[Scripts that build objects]
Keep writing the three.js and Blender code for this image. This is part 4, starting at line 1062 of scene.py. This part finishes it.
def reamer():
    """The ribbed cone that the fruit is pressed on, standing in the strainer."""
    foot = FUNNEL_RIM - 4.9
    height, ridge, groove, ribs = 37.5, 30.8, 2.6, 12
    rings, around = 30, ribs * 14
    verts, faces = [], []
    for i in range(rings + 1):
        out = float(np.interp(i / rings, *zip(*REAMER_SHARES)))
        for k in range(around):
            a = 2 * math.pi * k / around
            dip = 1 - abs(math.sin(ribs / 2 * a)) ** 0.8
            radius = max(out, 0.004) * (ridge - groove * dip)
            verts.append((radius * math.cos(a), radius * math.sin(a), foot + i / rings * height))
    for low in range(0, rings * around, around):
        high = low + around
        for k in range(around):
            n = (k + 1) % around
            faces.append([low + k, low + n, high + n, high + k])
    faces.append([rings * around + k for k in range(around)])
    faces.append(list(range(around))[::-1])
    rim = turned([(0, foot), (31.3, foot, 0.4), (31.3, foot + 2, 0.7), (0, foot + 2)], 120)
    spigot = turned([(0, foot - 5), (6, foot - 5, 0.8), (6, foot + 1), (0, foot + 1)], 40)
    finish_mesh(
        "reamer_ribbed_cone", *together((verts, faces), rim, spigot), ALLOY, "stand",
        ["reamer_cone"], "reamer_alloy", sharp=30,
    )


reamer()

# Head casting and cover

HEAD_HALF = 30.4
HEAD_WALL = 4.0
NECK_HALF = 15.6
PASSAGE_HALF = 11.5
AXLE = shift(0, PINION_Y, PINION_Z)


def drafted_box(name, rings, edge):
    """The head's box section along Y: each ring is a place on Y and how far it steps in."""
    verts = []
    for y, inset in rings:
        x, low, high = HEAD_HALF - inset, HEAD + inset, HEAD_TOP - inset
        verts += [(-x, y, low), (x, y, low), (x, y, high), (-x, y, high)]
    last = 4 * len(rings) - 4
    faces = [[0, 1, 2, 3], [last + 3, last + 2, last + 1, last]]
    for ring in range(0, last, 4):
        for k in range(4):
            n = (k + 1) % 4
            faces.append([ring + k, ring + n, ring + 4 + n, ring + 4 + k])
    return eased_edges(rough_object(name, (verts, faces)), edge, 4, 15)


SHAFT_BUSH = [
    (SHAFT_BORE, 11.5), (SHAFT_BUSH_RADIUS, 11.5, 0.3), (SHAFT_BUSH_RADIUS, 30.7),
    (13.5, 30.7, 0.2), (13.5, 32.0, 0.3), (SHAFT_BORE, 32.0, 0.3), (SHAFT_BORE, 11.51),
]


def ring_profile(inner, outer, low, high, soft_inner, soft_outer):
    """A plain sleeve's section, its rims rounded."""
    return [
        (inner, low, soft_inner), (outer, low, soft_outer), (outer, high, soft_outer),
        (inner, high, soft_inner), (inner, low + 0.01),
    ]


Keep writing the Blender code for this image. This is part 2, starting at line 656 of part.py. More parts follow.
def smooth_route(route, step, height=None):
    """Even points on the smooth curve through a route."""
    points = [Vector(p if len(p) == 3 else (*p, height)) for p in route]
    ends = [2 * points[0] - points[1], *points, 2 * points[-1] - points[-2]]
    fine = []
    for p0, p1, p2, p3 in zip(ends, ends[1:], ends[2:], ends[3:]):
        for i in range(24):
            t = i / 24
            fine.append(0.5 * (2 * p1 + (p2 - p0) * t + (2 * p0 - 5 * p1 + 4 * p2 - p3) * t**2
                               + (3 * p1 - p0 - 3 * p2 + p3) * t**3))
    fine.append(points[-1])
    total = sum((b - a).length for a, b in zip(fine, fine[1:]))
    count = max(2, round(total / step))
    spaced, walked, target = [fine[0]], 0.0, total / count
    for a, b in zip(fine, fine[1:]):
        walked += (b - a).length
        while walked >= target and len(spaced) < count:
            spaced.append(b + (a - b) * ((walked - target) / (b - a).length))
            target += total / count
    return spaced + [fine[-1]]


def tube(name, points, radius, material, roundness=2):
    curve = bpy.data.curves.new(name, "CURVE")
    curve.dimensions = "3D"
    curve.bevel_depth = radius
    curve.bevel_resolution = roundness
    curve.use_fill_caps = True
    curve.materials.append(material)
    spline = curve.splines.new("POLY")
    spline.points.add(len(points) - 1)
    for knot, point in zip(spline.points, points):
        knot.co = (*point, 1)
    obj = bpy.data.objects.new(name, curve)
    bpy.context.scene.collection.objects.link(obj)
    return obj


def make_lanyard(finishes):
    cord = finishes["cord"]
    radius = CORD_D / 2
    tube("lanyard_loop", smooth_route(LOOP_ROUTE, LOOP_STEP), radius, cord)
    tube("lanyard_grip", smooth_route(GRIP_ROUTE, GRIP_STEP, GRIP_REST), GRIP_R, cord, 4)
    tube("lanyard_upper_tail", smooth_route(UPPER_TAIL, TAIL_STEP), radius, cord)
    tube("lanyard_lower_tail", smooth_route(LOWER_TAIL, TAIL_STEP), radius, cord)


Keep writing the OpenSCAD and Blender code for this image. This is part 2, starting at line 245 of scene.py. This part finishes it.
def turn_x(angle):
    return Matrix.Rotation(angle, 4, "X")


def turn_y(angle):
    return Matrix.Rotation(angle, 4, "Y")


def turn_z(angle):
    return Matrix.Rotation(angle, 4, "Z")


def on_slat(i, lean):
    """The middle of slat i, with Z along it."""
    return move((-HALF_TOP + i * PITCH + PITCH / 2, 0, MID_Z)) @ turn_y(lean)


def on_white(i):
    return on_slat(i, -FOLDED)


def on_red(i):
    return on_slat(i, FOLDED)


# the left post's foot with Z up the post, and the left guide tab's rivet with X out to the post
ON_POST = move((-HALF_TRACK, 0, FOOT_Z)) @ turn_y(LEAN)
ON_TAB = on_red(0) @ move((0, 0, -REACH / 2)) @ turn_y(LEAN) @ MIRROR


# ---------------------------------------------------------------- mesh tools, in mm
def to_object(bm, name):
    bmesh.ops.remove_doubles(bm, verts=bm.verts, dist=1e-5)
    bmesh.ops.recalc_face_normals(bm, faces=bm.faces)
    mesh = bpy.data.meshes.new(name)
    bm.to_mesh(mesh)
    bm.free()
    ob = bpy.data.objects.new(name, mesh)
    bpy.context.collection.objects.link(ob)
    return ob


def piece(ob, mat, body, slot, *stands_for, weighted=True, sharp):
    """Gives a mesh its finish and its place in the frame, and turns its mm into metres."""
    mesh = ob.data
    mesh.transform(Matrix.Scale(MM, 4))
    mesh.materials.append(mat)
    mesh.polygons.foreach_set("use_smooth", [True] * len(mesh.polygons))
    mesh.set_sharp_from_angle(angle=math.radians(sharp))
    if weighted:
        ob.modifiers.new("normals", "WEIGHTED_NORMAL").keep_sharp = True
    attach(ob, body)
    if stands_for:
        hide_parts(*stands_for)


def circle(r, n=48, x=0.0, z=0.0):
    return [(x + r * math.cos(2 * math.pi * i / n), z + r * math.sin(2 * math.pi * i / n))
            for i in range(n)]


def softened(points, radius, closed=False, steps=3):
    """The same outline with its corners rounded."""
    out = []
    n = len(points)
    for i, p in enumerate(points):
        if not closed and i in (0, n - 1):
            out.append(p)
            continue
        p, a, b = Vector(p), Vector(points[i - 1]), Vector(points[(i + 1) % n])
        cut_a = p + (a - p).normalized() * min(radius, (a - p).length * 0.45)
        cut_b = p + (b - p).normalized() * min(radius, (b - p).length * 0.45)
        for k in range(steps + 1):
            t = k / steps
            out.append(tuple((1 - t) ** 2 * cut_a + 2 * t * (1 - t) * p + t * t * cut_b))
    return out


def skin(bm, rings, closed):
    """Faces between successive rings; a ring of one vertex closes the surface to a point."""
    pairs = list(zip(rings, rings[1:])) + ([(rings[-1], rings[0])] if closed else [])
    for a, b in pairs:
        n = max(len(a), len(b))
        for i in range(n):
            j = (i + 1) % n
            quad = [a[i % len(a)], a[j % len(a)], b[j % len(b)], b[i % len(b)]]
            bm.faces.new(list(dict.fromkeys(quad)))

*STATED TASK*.
Going through the entries above line by line, work out how many lines include the word "code". Only the number is required.

*FINISHED ANSWER*.
3